Lyre sourde ! lyre sourde ! Pas si sourde que cela. Voilà bien ces écrivains de théâtre, qui voudraient résumer et enfermer toute la littérature dans le cercle dramatique, grisés par les applaudissements d’un tas de curieux qu’ils prennent naïvement et orgueilleusement pour des admirateurs ! Se peut-il qu’ils s’abusent à ce point sur la valeur de ces succès faits de bruit et de mode, dont se sont passés si aisément tant de grands esprits, et qu’ils partagent avec tant de petits esprits ?

On voit que tous les dissentiments ne s’en viennent pas expirer sur le seuil de l’Académie, ainsi qu’on se plaît à le répéter, et que cet asile de la paix est quelquefois troublé par des factions intestines.

Les satires de M. Victor de Laprade ont été réunies en un volume intitulé : Poèmes civiques. On a de lui encore la Voix du silence, Harmodius et Pernette.

Pernette est un récit plein de fraîcheur et d’émotion qui fait songer aux poèmes de Frédéric Mistral ; cinq ou six éditions ont attesté le succès de Pernette.

Quant à Harmodius, c’est tout simplement… une tragédie.
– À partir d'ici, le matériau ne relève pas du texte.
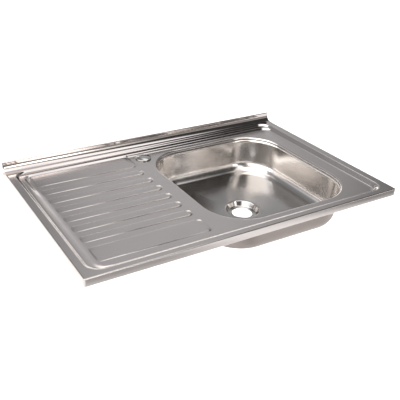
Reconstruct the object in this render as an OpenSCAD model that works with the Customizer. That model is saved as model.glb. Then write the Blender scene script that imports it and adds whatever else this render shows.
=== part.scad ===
// Stainless steel kitchen sink that lies on top of its base cabinet: one square bowl on the right,
// a pressed drainer on the left, a low upstand along the back and folded edges all round.
// Lengths are in millimetres. X runs along the front from left to right, Y to the back, Z up.
// The origin is the middle of the front edge fold, on the plane where the folds rest on the cabinet.

/* [Deck] */
// Width of the sink, left to right
deck_w = 800; // [740:1:1000]
// Depth of the sink, front to back
deck_d = 500; // [494:1:600]
// Thickness of the steel sheet
sheet_t = 0.8; // [0.6:0.1:1]
// Height of the apron, from the rest plane to the top of the rim
apron_h = 18; // [17:0.5:40]
// Outside radius of the bend between rim and apron
edge_r = 2; // [1.5:0.1:2.5]
// Radius of the deck's upright corners
corner_r = 3; // [2.6:0.1:6]

/* [Edge fold] */
// Width of the fold that turns in under the apron and rests on the cabinet
fold_w = 20; // [16:0.5:24]
// Height of the lip at the inner edge of the fold
lip_h = 5; // [4:0.1:6]

/* [Upstand] */
// Height of the upstand above the rim
upstand_h = 22; // [18:0.5:60]
// Thickness of the hollow upstand, front face to back face
upstand_t = 4.4; // [4.4:0.1:12]
// Radius of the cove between rim and upstand
cove_r = 16; // [6:0.5:17]
// Radius of the upstand's top edges
crest_r = 2; // [1.2:0.1:2.1]

/* [Recess] */
// Flat rim left of the recess
rim_left = 17; // [12:0.5:20]
// Flat rim right of the recess
rim_right = 19; // [12:0.5:22]
// Flat rim in front of the recess
rim_front = 14; // [10:0.5:16]
// Flat strip between the recess and the cove of the upstand
rim_back = 1.5; // [1:0.5:5]
// Radius of the recess in its corners
recess_r = 34; // [26:0.5:38]
// Depth of the first step, from the rim to the ledge
ledge_drop = 4.2; // [3:0.1:5]
// Width of the first step's slope
ledge_run = 8; // [6:0.5:10]
// Width of the ledge behind the drainer and the bowl
ledge_back = 11; // [8:0.5:13]
// Width of the ledge left of the drainer
ledge_left = 8; // [4:0.5:12]
// Depth of the floor round the bowl below the rim
floor_drop = 9; // [7.5:0.1:9.5]
// Width of the second step's slope
floor_run = 8; // [5:0.5:9]

/* [Drainer] */
// Distance from the left edge of the sink to the drainer's pads
pad_left = 50; // [46:1:90]
// Flat bridge between the pads and the wall of the bowl
bridge_w = 38; // [34:1:60]
// Distance from the front edge of the sink to the front pad
pad_front = 49; // [40:1:52]
// Number of narrow pads
pad_count = 6; // [3:1:6]
// Width of a narrow pad
pad_w = 24.5; // [20:0.1:25]
// Width of the wide front pad
front_pad_w = 53.5; // [40:0.5:56]
// Width of a groove between two pads
groove_w = 20.3; // [17:0.1:21]
// Depth of the pads below the rim
pad_drop = 7; // [6.4:0.1:7.2]
// Width of a pad's sloping edge
pad_run = 2; // [1.5:0.1:3]
// Radius of the wide pads in their corners
pad_r = 12; // [8:0.5:13]

/* [Bowl] */
// Inside width of the bowl at its mouth
bowl_w = 376; // [340:1:390]
// Inside depth of the bowl at its mouth, front to back
bowl_d = 386; // [340:1:387]
// Inside radius of the bowl's upright corners
bowl_r = 98; // [94:1:120]
// Distance from the right edge of the sink to the bowl
bowl_right = 73; // [60:1:110]
// Distance from the front edge of the sink to the bowl
bowl_front = 49; // [46:1:50]
// Radius of the rolled edge round the bowl's mouth
mouth_r = 5; // [3:0.1:6]
// Straight part of the mouth's collar, down to the weld
collar_h = 2; // [1:0.5:4]
// Height from the bowl's floor at its walls up to the rim
bowl_h = 103; // [90:1:200]
// How far a wall of the bowl leans in, from the weld to the fillet
wall_lean = 4; // [1:0.5:8]
// Radius of the fillet between wall and floor
fillet_r = 28; // [15:1:32]
// Fall of the floor from its edge to the flat round the waste
floor_fall = 9; // [2:0.5:10]
// Width of the falling part of the floor
fall_w = 56; // [30:1:58]

/* [Waste seat] */
// Radius of the waste hole
waste_r = 26; // [24:0.1:30]
// Outside radius of the recess that the waste fitting sits in
seat_r = 42; // [38:0.5:45]
// Depth of that recess
seat_drop = 12; // [4:0.5:14]
// Width of the recess's sloping edge
seat_run = 5; // [3:0.5:6]

/* [Tap hole and cover] */
// Radius of the tap hole
tap_r = 17.5; // [16:0.1:17.7]
// Distance from the foot of the second step to the middle of the tap hole
tap_back = 21; // [20.5:0.5:30]
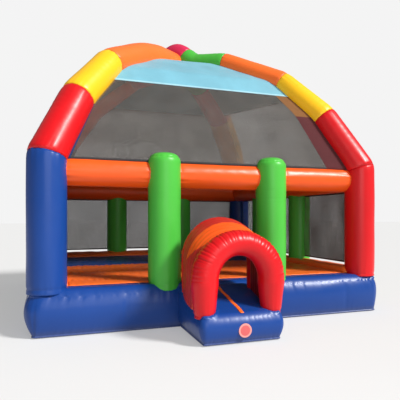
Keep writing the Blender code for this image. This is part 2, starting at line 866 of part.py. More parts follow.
def make_anchor(name, side, y):
    """A webbing tab sewn to the base's side and the steel D-ring that swings in its loop."""
    wall = BASE_HALF + GAP
    pivot = wall + ANCHOR_OFFSET
    loop = arc((pivot, ANCHOR_HEIGHT), ANCHOR_OFFSET, 120, -180, 12)
    strap = [(wall, TAB_TOP), (wall + TAB_THICKNESS, TAB_TOP), *loop]
    hole = arc((pivot, ANCHOR_HEIGHT), TAB_HOLE, 0, 330, 11)
    mesh = outline_mesh(name + "_tab", [strap, hole], TAB_WIDTH)
    mesh.transform(Matrix.Rotation(math.radians(90), 4, "X"))
    if side < 0:
        mesh.transform(Matrix.Rotation(math.radians(180), 4, "Z"))
    tab = add_mesh(name + "_tab", mesh, BLACK, 0.8, smooth=False)
    tab.location = (0, y, 0)

    curve = bpy.data.curves.new(name + "_ring", "CURVE")
    curve.dimensions = "3D"
    curve.bevel_depth = RING_WIRE
    curve.bevel_resolution = 2
    spline = curve.splines.new("POLY")
    bow = arc((0, -0.004), RING_HALF, 180, 360, 10)
    points = [*bow, (RING_HALF * 0.9, 0.0), (-RING_HALF * 0.9, 0.0)]
    spline.points.add(len(points) - 1)
    for point, (across, up) in zip(spline.points, points, strict=True):
        point.co = (0.0, across, up, 1.0)
    spline.use_cyclic_u = True
    mesh = curve_mesh(name + "_ring", curve)
    swinging = add_mesh(name + "_ring", mesh, STEEL, 0.25, 1.0)
    swinging.location = (side * pivot, y, ANCHOR_HEIGHT)


make_base()
make_baffles()
make_floor()
make_bolster()
make_step()
make_stripe()
make_badge()
make_tunnel()
make_corner_posts()
make_mid_posts()
make_beams()
make_arches()
make_upper_nets()
make_canopy()
make_lower_nets()
make_inlet()
for side_name, side_sign in (("left", -1), ("right", 1)):
    make_anchor(side_name + "_front_anchor", side_sign, -ANCHOR_Y)
    make_anchor(side_name + "_back_anchor", side_sign, ANCHOR_Y)
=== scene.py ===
"""Looks of the inflatable bounce house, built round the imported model. Metres, front towards -Y."""

import json
import math

import bmesh
import bpy
import numpy as np
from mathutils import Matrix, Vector


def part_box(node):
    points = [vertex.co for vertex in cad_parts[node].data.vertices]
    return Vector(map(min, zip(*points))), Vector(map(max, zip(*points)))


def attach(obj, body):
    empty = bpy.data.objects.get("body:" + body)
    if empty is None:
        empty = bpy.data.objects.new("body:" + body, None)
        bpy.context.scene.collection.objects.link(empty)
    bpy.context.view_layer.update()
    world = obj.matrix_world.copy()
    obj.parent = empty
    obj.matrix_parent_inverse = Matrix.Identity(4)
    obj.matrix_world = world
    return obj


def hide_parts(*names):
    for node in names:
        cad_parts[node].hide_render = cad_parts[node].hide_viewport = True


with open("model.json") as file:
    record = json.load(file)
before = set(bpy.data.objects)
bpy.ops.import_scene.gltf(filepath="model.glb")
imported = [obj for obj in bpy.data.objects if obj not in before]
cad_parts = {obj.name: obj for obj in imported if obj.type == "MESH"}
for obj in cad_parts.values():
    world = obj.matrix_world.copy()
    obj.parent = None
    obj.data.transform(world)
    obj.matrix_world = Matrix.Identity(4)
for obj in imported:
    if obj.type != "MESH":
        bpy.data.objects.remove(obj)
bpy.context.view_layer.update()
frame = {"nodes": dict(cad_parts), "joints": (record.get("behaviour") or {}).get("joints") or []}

HOUSE = "house"  # the body that everything but the anchor rings rides on
UP = np.array((0.0, 0.0, 1.0))


# ---------------------------------------------------------------- what the frame says


def low(node):
    return np.array(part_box(node)[0])


def high(node):
    return np.array(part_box(node)[1])


def middle(node):
    return (low(node) + high(node)) / 2


POST_LINE = -middle("front_post_left_mid")[1]
BASE_TOP = high("base_shell")[2]
BASE_HALF = high("base_shell")[0]
BEAM_RADIUS = (high("front_beam") - low("front_beam"))[2] / 2
BEAM_HEIGHT = middle("front_beam")[2]

# The arches, as in the CAD source: height of the axes at their bends and the tubes' radii, over the
# way from a corner (0) to the middle of the house (1).
ARCH_PROFILE = ((0.0, 1.98), (0.17, 2.75), (0.38, 3.34), (0.70, 3.77), (1.0, 3.86))
ARM_RADII = {
    "front_left": ((0.0, 0.215), (0.17, 0.21), (0.38, 0.195), (0.70, 0.195), (1.0, 0.19)),
    "front_right": ((0.0, 0.20), (0.17, 0.19), (0.38, 0.165), (0.70, 0.165), (1.0, 0.18)),
    "back_right": ((0.0, 0.22), (0.17, 0.24), (0.38, 0.235), (0.70, 0.20), (1.0, 0.19)),
    "back_left": ((0.0, 0.22), (0.17, 0.24), (0.38, 0.235), (0.70, 0.20), (1.0, 0.18)),
}
HUMP_HEIGHT = 0.19  # how far the upper arch climbs over the lower one
HUMP_START = 0.86
FRONT_CANOPY_EDGE = 0.285
BACK_CANOPY_EDGE = 0.40
CANOPY_TOP = 0.87
CORNERS = {
    "front_left": (-1, -1),
    "front_right": (1, -1),
    "back_right": (1, 1),
    "back_left": (-1, 1),
}
OPPOSITE = dict(zip(CORNERS, ("back_right", "back_left", "front_left", "front_right"), strict=True))
HUMPED = ("front_right", "back_left")
# Each arm's panels and where they end. Past 1 a panel runs on into the opposite arm.
ARMS = {
    "front_left": (("red", 0.17), ("yellow", 0.38), ("orange", 1.0)),
    "front_right": (("red", 0.17), ("yellow", 0.38), ("orange", 0.70), ("green", 0.94)),
    "back_right": (("amber", 0.38), ("red", 0.70), ("green", 1.0)),
    "back_left": (("blue", 0.17), ("orange", 0.70), ("crimson", 1.06)),
}
# The tunnel's rings: the arc's radius, its crown, the tube's radii at the feet, where the arc starts
# and at the crown, and how far the sleeve stands out from the ring's middle line.
RINGS = {
    "tunnel_front_ring": {"half": 0.38, "crown": 1.03, "radii": (0.105, 0.145, 0.135), "sleeve": 0.105},
    "tunnel_rear_ring": {"half": 0.405, "crown": 1.24, "radii": (0.055, 0.06, 0.06), "sleeve": 0.055},
}
SHEET_THICKNESS = 0.003
NET_PITCH = 0.006
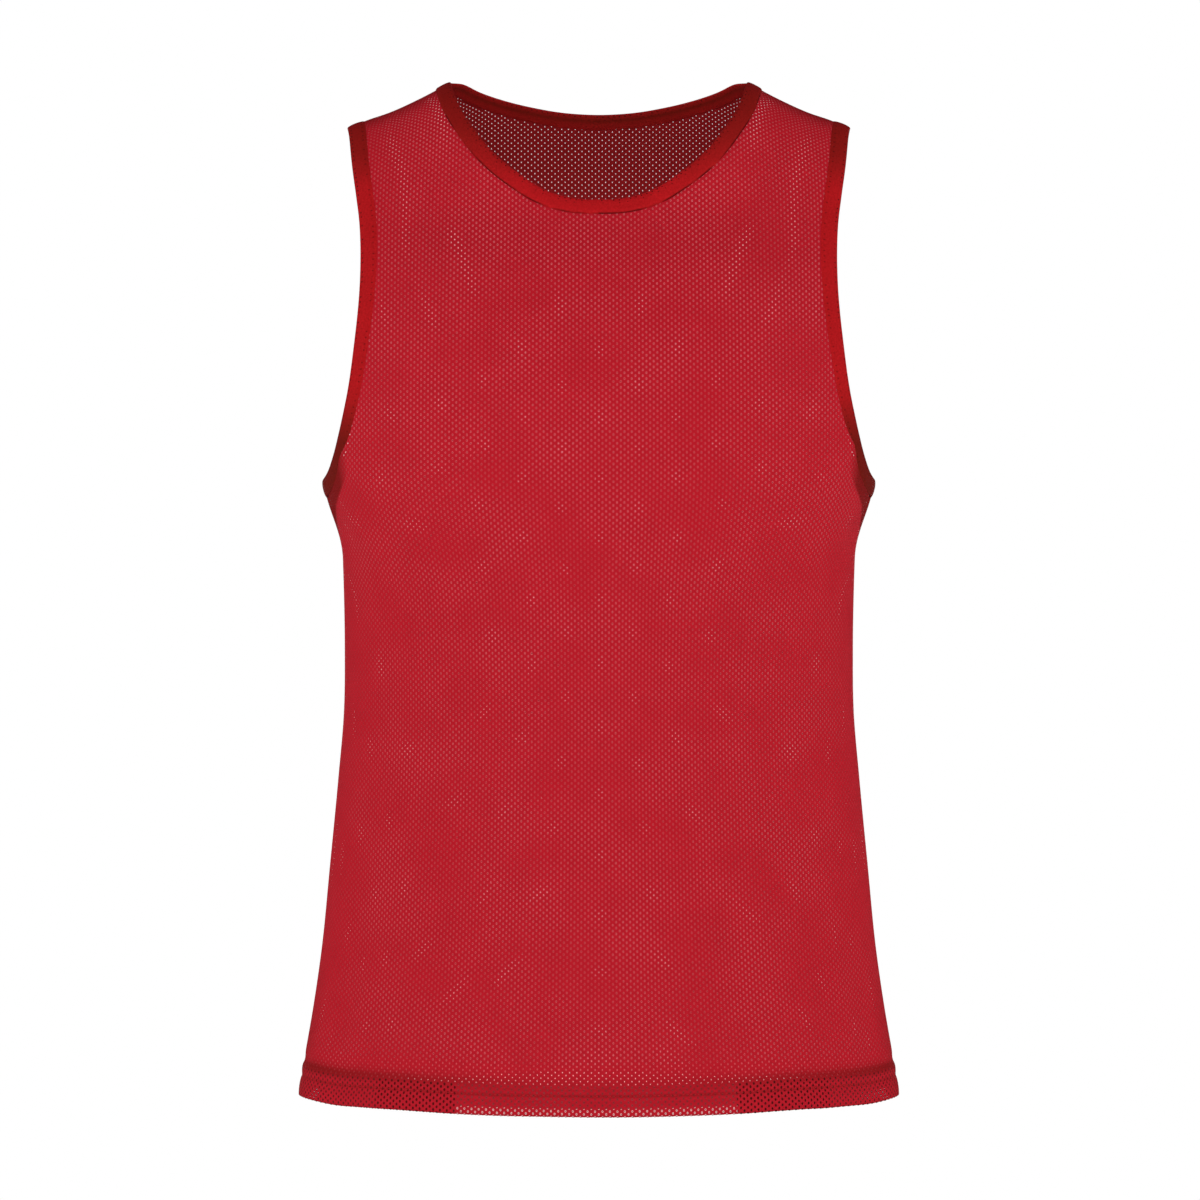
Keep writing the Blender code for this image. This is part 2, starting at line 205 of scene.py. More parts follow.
# Soft folds that rise from the hem: side, angle, depth, half width as an angle, and top. The
# angles are in degrees round from the centre line.
DRAPE = (
    (FRONT, -62, -0.0022, 8, -0.43), (FRONT, -41, 0.0016, 10, -0.5), (FRONT, -15, -0.001, 9, -0.58),
    (FRONT, 12, 0.001, 11, -0.55), (FRONT, 40, 0.0026, 11, -0.45), (FRONT, 66, -0.0016, 8, -0.48),
    (BACK, -55, 0.0021, 10, -0.4), (BACK, -31, -0.0024, 9, -0.33), (BACK, -6, 0.0018, 11, -0.47),
    (BACK, 19, -0.0022, 9, -0.36), (BACK, 47, 0.0019, 10, -0.44),
)
DRAPE_FADE = 1.5
SETTLING_ROUNDS = 9
EDGE_POINTS = 60
OFFSET_STEPS = 6
HALVINGS = 40
CLOSER_AT_ENDS = 0.5
TINY = 1e-4


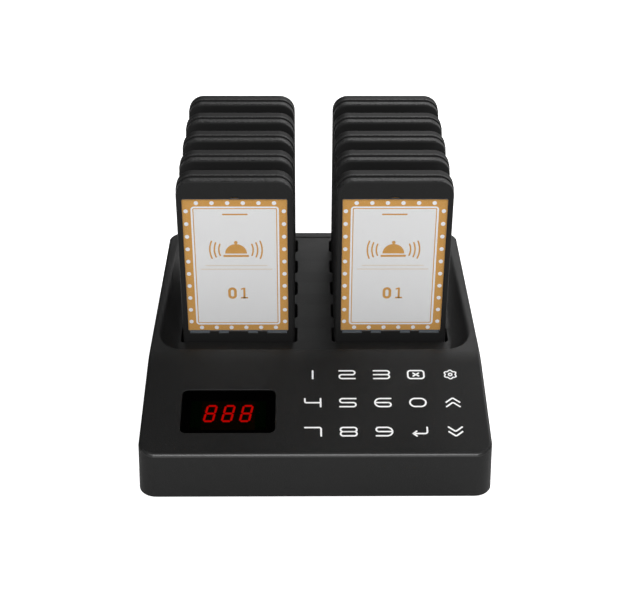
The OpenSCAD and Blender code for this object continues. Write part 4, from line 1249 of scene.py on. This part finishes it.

Elle a été composée aux derniers jours de l’Empire. « La conjuration d’Harmodius et d’Aristogiton — dit M. de Laprade dans sa préface — ouvre cette admirable période du triomphe de la liberté hellénique. La mémoire de ces deux héros resta, comme on sait, vivante jusqu’au dernier jour d’Athènes. On les célébrait comme les fondateurs de la République. La fameuse chanson de Callistrate, consacrée à leur mémoire, était religieusement chantée dans toutes les cérémonies nationales et dans tous les festins. C’était à la fois le Vive Henri IV (oh !) et la Marseillaise d’Athènes. Nous en donnons une traduction libre dans les dernières scènes de ce poème.